(TASK INSTRUCTIONS)
Repeat the full listing, word for word.

(DATA PROVIDED)
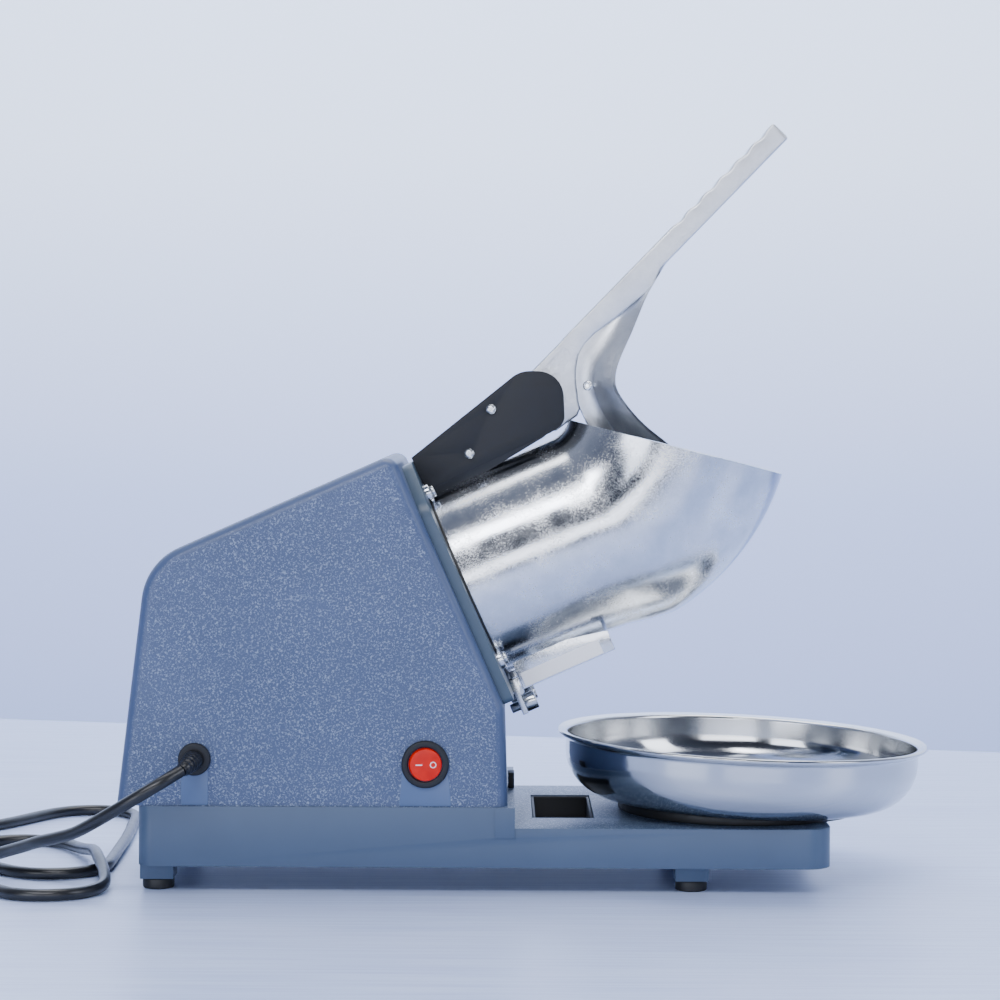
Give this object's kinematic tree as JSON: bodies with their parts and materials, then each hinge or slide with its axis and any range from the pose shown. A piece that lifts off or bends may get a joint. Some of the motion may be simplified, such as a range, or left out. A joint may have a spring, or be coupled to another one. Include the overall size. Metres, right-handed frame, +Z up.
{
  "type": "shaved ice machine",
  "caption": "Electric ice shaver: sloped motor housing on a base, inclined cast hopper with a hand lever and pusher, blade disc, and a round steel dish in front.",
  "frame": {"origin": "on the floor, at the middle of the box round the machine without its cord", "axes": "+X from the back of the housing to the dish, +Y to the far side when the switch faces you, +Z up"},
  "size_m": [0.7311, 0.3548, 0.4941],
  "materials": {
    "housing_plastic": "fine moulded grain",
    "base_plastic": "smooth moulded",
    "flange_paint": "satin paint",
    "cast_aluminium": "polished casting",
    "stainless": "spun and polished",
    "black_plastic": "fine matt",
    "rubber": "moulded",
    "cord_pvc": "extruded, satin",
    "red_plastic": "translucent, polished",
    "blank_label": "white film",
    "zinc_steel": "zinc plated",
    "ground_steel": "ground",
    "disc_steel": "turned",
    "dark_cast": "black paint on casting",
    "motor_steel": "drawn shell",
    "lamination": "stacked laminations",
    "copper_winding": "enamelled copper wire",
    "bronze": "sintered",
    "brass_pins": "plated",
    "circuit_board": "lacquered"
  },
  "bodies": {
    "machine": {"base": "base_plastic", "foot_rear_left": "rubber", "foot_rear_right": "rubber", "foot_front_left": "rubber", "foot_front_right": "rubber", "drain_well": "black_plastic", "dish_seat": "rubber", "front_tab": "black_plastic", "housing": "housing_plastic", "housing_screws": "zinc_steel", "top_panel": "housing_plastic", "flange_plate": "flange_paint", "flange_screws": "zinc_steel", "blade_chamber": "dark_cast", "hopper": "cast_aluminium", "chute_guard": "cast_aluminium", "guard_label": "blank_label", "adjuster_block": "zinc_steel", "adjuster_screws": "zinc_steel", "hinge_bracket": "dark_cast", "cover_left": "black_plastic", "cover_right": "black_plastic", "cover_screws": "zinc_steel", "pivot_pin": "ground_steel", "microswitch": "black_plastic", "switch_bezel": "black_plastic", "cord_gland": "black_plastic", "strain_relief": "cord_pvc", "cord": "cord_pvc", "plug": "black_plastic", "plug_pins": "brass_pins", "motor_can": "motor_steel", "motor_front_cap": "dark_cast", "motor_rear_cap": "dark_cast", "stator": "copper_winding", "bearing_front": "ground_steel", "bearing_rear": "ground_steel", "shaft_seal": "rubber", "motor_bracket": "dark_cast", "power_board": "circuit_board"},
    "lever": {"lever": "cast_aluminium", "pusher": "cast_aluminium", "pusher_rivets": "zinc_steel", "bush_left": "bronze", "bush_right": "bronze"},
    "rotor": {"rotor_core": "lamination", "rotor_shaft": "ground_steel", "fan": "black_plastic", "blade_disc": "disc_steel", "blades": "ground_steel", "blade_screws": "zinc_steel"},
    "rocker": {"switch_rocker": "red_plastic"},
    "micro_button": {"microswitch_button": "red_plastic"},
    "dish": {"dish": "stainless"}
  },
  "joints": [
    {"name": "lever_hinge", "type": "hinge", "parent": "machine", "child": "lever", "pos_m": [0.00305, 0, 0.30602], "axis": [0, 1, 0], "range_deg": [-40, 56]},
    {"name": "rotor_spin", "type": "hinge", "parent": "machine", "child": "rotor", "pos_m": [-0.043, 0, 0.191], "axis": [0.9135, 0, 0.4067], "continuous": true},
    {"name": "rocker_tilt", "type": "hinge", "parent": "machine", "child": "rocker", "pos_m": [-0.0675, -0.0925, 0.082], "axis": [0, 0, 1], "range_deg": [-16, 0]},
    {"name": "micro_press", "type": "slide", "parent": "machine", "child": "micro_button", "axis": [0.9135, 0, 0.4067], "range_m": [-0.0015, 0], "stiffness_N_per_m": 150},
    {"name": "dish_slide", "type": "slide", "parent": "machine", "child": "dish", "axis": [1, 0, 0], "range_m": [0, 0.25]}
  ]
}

(CORRECT RESULT)
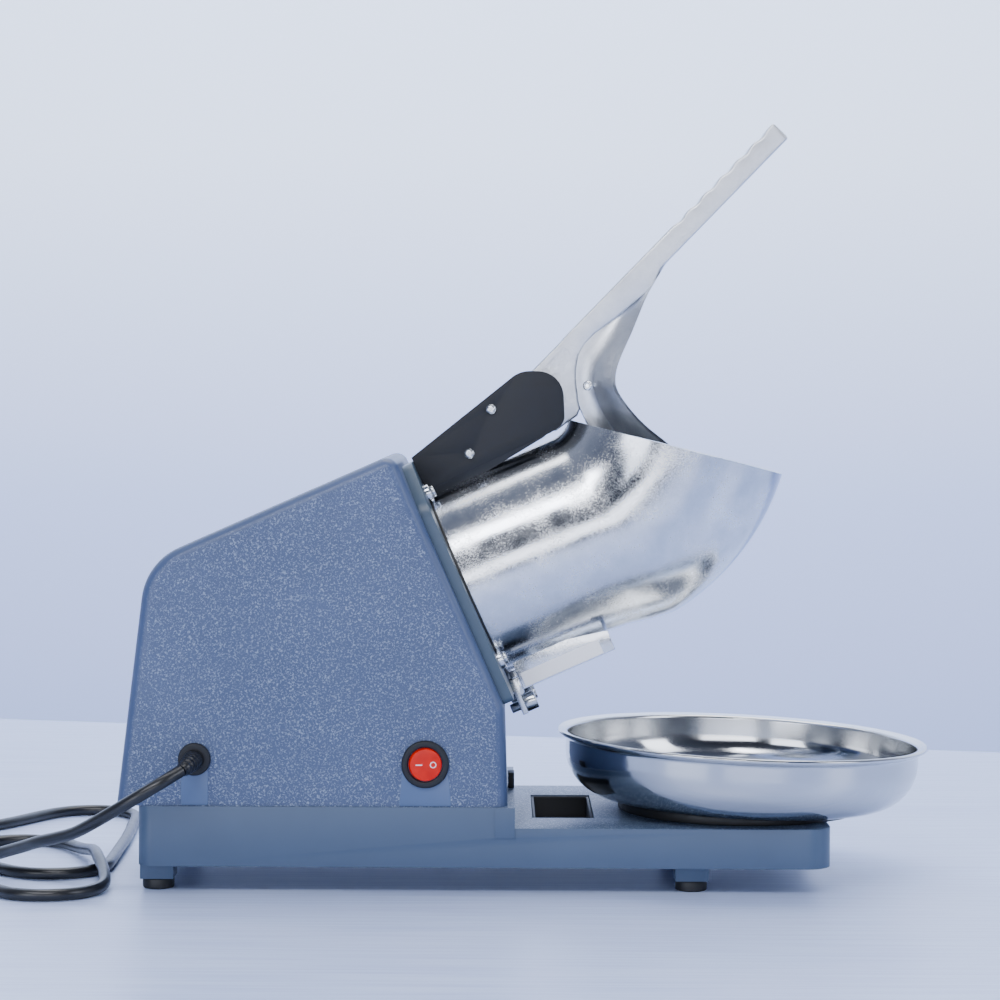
Give this object's kinematic tree as JSON: bodies with their parts and materials, then each hinge or slide with its axis and any range from the pose shown. A piece that lifts off or bends may get a joint. Some of the motion may be simplified, such as a range, or left out. A joint may have a spring, or be coupled to another one. Include the overall size. Metres, right-handed frame, +Z up.
{
  "type": "shaved ice machine",
  "caption": "Electric ice shaver: sloped motor housing on a base, inclined cast hopper with a hand lever and pusher, blade disc, and a round steel dish in front.",
  "frame": {"origin": "on the floor, at the middle of the box round the machine without its cord", "axes": "+X from the back of the housing to the dish, +Y to the far side when the switch faces you, +Z up"},
  "size_m": [0.7311, 0.3548, 0.4941],
  "materials": {
    "housing_plastic": "fine moulded grain",
    "base_plastic": "smooth moulded",
    "flange_paint": "satin paint",
    "cast_aluminium": "polished casting",
    "stainless": "spun and polished",
    "black_plastic": "fine matt",
    "rubber": "moulded",
    "cord_pvc": "extruded, satin",
    "red_plastic": "translucent, polished",
    "blank_label": "white film",
    "zinc_steel": "zinc plated",
    "ground_steel": "ground",
    "disc_steel": "turned",
    "dark_cast": "black paint on casting",
    "motor_steel": "drawn shell",
    "lamination": "stacked laminations",
    "copper_winding": "enamelled copper wire",
    "bronze": "sintered",
    "brass_pins": "plated",
    "circuit_board": "lacquered"
  },
  "bodies": {
    "machine": {"base": "base_plastic", "foot_rear_left": "rubber", "foot_rear_right": "rubber", "foot_front_left": "rubber", "foot_front_right": "rubber", "drain_well": "black_plastic", "dish_seat": "rubber", "front_tab": "black_plastic", "housing": "housing_plastic", "housing_screws": "zinc_steel", "top_panel": "housing_plastic", "flange_plate": "flange_paint", "flange_screws": "zinc_steel", "blade_chamber": "dark_cast", "hopper": "cast_aluminium", "chute_guard": "cast_aluminium", "guard_label": "blank_label", "adjuster_block": "zinc_steel", "adjuster_screws": "zinc_steel", "hinge_bracket": "dark_cast", "cover_left": "black_plastic", "cover_right": "black_plastic", "cover_screws": "zinc_steel", "pivot_pin": "ground_steel", "microswitch": "black_plastic", "switch_bezel": "black_plastic", "cord_gland": "black_plastic", "strain_relief": "cord_pvc", "cord": "cord_pvc", "plug": "black_plastic", "plug_pins": "brass_pins", "motor_can": "motor_steel", "motor_front_cap": "dark_cast", "motor_rear_cap": "dark_cast", "stator": "copper_winding", "bearing_front": "ground_steel", "bearing_rear": "ground_steel", "shaft_seal": "rubber", "motor_bracket": "dark_cast", "power_board": "circuit_board"},
    "lever": {"lever": "cast_aluminium", "pusher": "cast_aluminium", "pusher_rivets": "zinc_steel", "bush_left": "bronze", "bush_right": "bronze"},
    "rotor": {"rotor_core": "lamination", "rotor_shaft": "ground_steel", "fan": "black_plastic", "blade_disc": "disc_steel", "blades": "ground_steel", "blade_screws": "zinc_steel"},
    "rocker": {"switch_rocker": "red_plastic"},
    "micro_button": {"microswitch_button": "red_plastic"},
    "dish": {"dish": "stainless"}
  },
  "joints": [
    {"name": "lever_hinge", "type": "hinge", "parent": "machine", "child": "lever", "pos_m": [0.00305, 0, 0.30602], "axis": [0, 1, 0], "range_deg": [-40, 56]},
    {"name": "rotor_spin", "type": "hinge", "parent": "machine", "child": "rotor", "pos_m": [-0.043, 0, 0.191], "axis": [0.9135, 0, 0.4067], "continuous": true},
    {"name": "rocker_tilt", "type": "hinge", "parent": "machine", "child": "rocker", "pos_m": [-0.0675, -0.0925, 0.082], "axis": [0, 0, 1], "range_deg": [-16, 0]},
    {"name": "micro_press", "type": "slide", "parent": "machine", "child": "micro_button", "axis": [0.9135, 0, 0.4067], "range_m": [-0.0015, 0], "stiffness_N_per_m": 150},
    {"name": "dish_slide", "type": "slide", "parent": "machine", "child": "dish", "axis": [1, 0, 0], "range_m": [0, 0.25]}
  ]
}